The narrator here, in a detailed description of the Geless home, stops to point out this detail symbolizing the struggle for the family to fully assimilate to American culture. The photo of the Queen represents their roots in Denmark, and the one of Lincoln represents their present reality.
“Ryker got a new name.”
Jacob shares this news with the family at the end of the school day. The teacher’s insistence on Ryker’s name change to something more “American” illustrates the discrimination faced by immigrants during this era. Americans sometimes had little patience for the culture, customs, or language of those immigrating from other countries.
“Maks wishes he were bold, but he don’t know what ‘intrepid’ means.”
As Maks listens to Zulot read from the detective story, he fantasizes about one day living a life of excitement and meaning. Intrepid means courageous and fearless. Though he does not realize it yet, after his actions to save his sister and the entire family, he will come to fully embody this term.
“Whenever someone in a uniform or a boss tells my parents to do something, they just do it. As if they never left Denmark.”
Maks speaks to the plight of his family and other immigrants—how they are shoved around by people in power and left with little to no choice in their daily lives or destinies. This situation leads to false accusations and imprisonment such as Emma’s.
“Lots of whiskered men in dark suits sporting derbies or fedoras on their heads. Women in long dresses with high collars and feathered, flowery, wide-brimmed hats.”
Avi distills a vision of pre-Jazz Age New York with the vivid descriptions of the wardrobes of the wealthy. The hats are of particular significance as they invoke quintessential images of popular fashion of the day. For the ladies, the elaborate hats were a sign of great wealth.

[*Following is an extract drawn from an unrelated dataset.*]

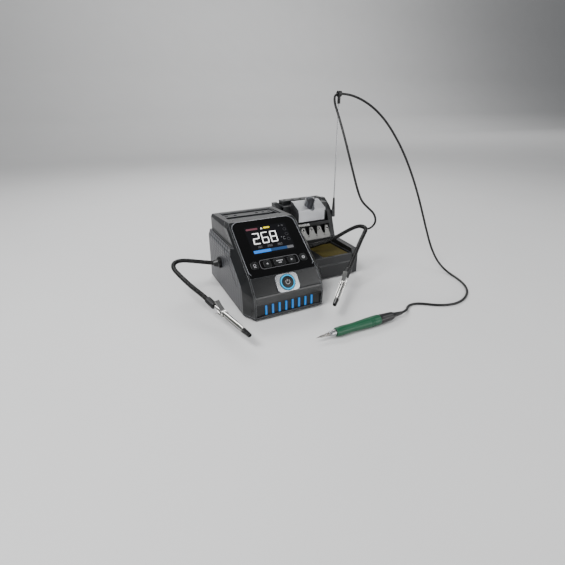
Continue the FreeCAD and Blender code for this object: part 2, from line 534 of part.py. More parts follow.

“The foremen, there are a few of ’em walking ‘bout the floor-bark at workers, praising ‘em or pointing out mistakes, urging everyone to work faster, reminding ’em that they make their money by the number of shoes they turn out each day.”
The author takes the reader inside a factory and right onto the assembly line, illustrating the harsh, unforgiving life of a factory worker. No care is given to the quality of the product or the well-being of the worker. All that matters is the bottom line.
“[...] in this city, innocence costs. Justice costs more.”
Bartleby Donck seeks to restore the rights afforded all Americans in the Constitution through criminal justice reform. He is fighting an uphill battle as his city is mired in systemic corruption and a bribe is the only way to accomplish anything substantial.
“In the gray wet, the only bright spots are red lamps—like bloodshot eyes—set on the streetlight posts so people can find fire-alarm boxes.”
The author makes multiple mentions of streetlamps throughout the novel. Often key characters have moments of revelation while standing in their light. Here the light takes on a somber personification. Bloodshot eyes are tired, inflamed orifices, an affliction city dwellers and factory workers would suffer whether from urban pollution or poorly ventilated factories. The reference to a fire alarm also calls to mind a specific danger of crowded city life, as building fires was common.
“Willa, there’s so much that’s different here. And it’s hard when your children know more than you do.”
In a moment of vulnerability, Mama expresses her personal struggle to integrate fully into life in America. So much of her life experience and cultural context come from Denmark. It is easier for young children to transition to a new culture and language. This makes Mama feel incompetent and unable to relate to her children.
“It’s like the elevator he was on—only instead of going up and down, it’s going flat. City lights whiz by as fast as shooting stars.”
Maks’s first ride on the elevated train is exhilarating. The author uses figurative language in the form of a simile to compare the city moving by him to celestial beings. He feels transported to another world.
“It’s a free country. Stand where I want.”
Bruno has reached his limit with those in authority over him and exclaims this in frustration to a police officer. However, this declaration is ironic in the larger scope of the narrative. Although immigrants came to America hoping to find freedom, they found instead that freedom often comes at a cost, and it is most often those at the lowest levels of society that pay the heftiest toll.
“Everything is slow. Everything ’cept time.”
Time, or lack thereof, is a recurring motif in the novel. Maks worries it is taking too long to solve Emma’s case and that time is working against them.
“People—the rich people—the hotel people, everybody—back away, retreat, as if something awful is coming at them. Something they don’t like. Something bad.”
Bruno’s forced entry into the hotel lobby leaves the patrons shocked and horrified. They are protected from seeing the dregs of society struggling for survival. Now that struggle has come to their doorstep, and they do not have the privilege of looking away or retreating to their wealth.
“Her face is gray as the city sky, and all tight with pain.”
Willa’s grief over the loss of her father is compared to the polluted sky. This grief is as murky as the weather. Willa did not love him, yet she desired an explanation for his abandonment, and his murder has robbed her of that chance.
“[...] being innocent and being free—two different things.”
After Emma’s trial and exoneration, the family is relieved and overjoyed. Maks is the only family member who never doubted her innocence. He recognizes the injustice of her situation and that no one in America, especially immigrants, is truly free.
“Your Honor, it was my friend Bartleby Donck.”
In a heartening moment, Packwood’s devotion to his friend is made clear. In giving him complete credit for solving the case, he legitimizes all the unseen work Donck has done over the years.
“Call ’em tombs with windows if you’d like, but millions of people were alive in ’em.”
In a final nod to tenement life, the narrator compares the flats to graves. Though the conditions were not ideal, thousands of families made them their homes and lived out their hardscrabble existence there.